Saturday 28 May 2011

Precious little sleep tonight, I’m afraid

Greetings from 4 AM.
Seeing new bands at the SPOT-festival is often a jarring experience. Even more so, when I got to the Finnish band Neufvoin’s gig at Vox Hall in Århus.
Hearing Neufvoin play is realising that sound is a physical thing. Whenever the bass drum sounded it seemed to lift me up off my feet and shake me, until my ribs rattled and my ears went numb. And high above it soared the voice of a boy with blonde whisps of hair, clad in a red flanell shirt, delicate and shattered, like glass being struck to pieces by the deep, irresistible, violent bass.
I am a skinny guy, so I thought  maybe it was just me, until I saw our drinks wobbling and trembling on top of the makeshift table that was placed in the middle of the hall. As the deep, penetrating drum sounded, the glasses shook and wobbled, and moved toward the edge, each beat releasing frech new bubbles to the surface until the beer was flat and bitter.
The sound crushed all resistance.
Now I am sitting in my hotel and trying to get used to the thought of rousing myself in three hours to make nice at the Ambassador’s brunch for industry folk tomorrow. Should be fun, as long as I can manage to stay on my shaky feet.
As I said, little sleep tonight. Mercy upon my weak, polluted flesh.

Thursday 19 May 2011

Several Satyrdays coming up

I spent a long weekend in Finland, and apart from the country going completely barking mad, getting roaring drunk, undressing and climbing tall structures, over Finland beating Sweden for Gold in the World Hockey Championship, we still managed to get one or two useful things done. 

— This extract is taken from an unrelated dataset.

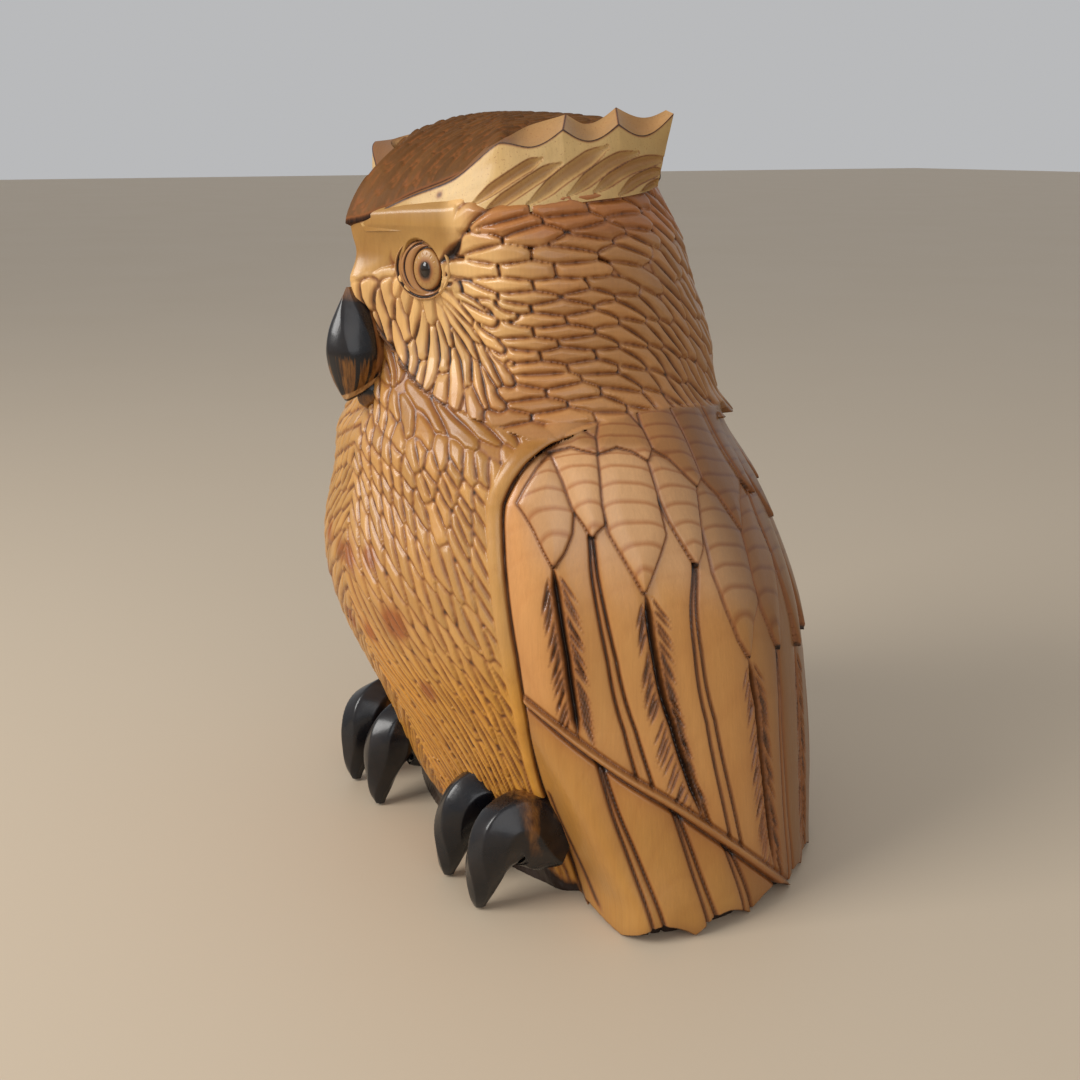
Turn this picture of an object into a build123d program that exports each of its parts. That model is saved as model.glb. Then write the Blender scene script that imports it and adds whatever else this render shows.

We are currently busy trying to make all the pieces come together for a nice exhibition at a museum here in Copenhagen. The idea is to let contemporary pictorial art meet one of the big names in Finnish art history, and so far the response has been quite positive. Yet a lot of things remain to be arranged, and time is very rapidly running out. We are preparing for a trip to Rome on Saturday, to meet all the other directors of Finnish Cultural Institutes, and when I return from there I have the SPOT festival in Århus to look forward to. All lovely things, naturally, but it would be nicer to enjoy them one at a time, instead of everything at once.

James Pradier: Satyr and Bacchante
(Kind of like meatballs and ice cream, that.) (Also I accidentally misspelled Saturday ”Satyrday”, and it occurred to me there should definitively be a day named that. Maybe that is the day you have meatballs and ice cream with your champagne, cognac with your hors d'oeuvres, and beer with your caviar. You know, anarchy.)

The opening of the Helsinki School exhibition at Sorte Diamant went very well. We have the front page of Politiken’s culture pages in the Friday 13th edition to show for it, where Peter Michael Hornung wrote a very nice piece on Finnish photography. If you look very closely, we’re mentioned way down there in the lower right corner of the paper edition. 

Touching dreams, voodoo-weirdness

Another interesting week on the job. Then again, it’s been a pretty wild couple of months ever since I started my new job as Information Officer at the Finnish Cultural Institute in Denmark in January. Two nights ago I had the strangest dream where an old caribbean lady told me, ”When the winds are windier, the sails are sailier”, in a lovely thick accent that sounded exactly like something from one of those Pirates-movies. She walked down a flight of stairs and into a concrete tunnel where she transformed into some kind of weird voodoo-entity and woke me up with a shout.

Voodoo-weirdess apart, I guess that’s a good way to look at things. When the storm rages, that’s when you really get the farthest, and when it feels like things are moving a bit too fast you just have to make sure to hold on. Unless your vessel sinks, of course. That still remains to be seen, so I’m keeping my fingers crossed.

We have the opening for an exhibition of the third generation of the Helsinki School of photography tonight, at Nationale Fotmuseum in the Black Diamond, and I am very curious to see how the Finnish ambassdor’s speech turns out. Photographer Susanna Majuri and her manager Hanna Rantala had some coffee at our office before the exhibition and talk shop about finding a good gallerist here in Copenhagen with my boss Esa. I got to leaf through Majuri’s portfolio of photos, which was amazing stuff, and I really want to see what the pictures look like in 100x150 cm. Should be good.

Wilma Hurskainen: Invisible (2011)
The picture to the left here, also shown at the exhibition, reminds me of the optical games I used to play by myself when I was a kid. By obscurin parts of my vision and closing one eye at  a time, I could make things disappear and reappear in my sight, as if by magic. (I still keep up this strange game from time to time, but I pretty much gave it up because my girlfriend tends to notice me blinking and asks me what the hell I am doing, and I find it very difficult to answer.)

Six minutes left of the Finland-Norway hockey game, 0-0 so far even though Norway has a pretty slim track record over the years. Over and out.  

Ps. I posted this entry already on Thursday 12th, but it up and disappeared completely sometime during the weekend. Gremlins.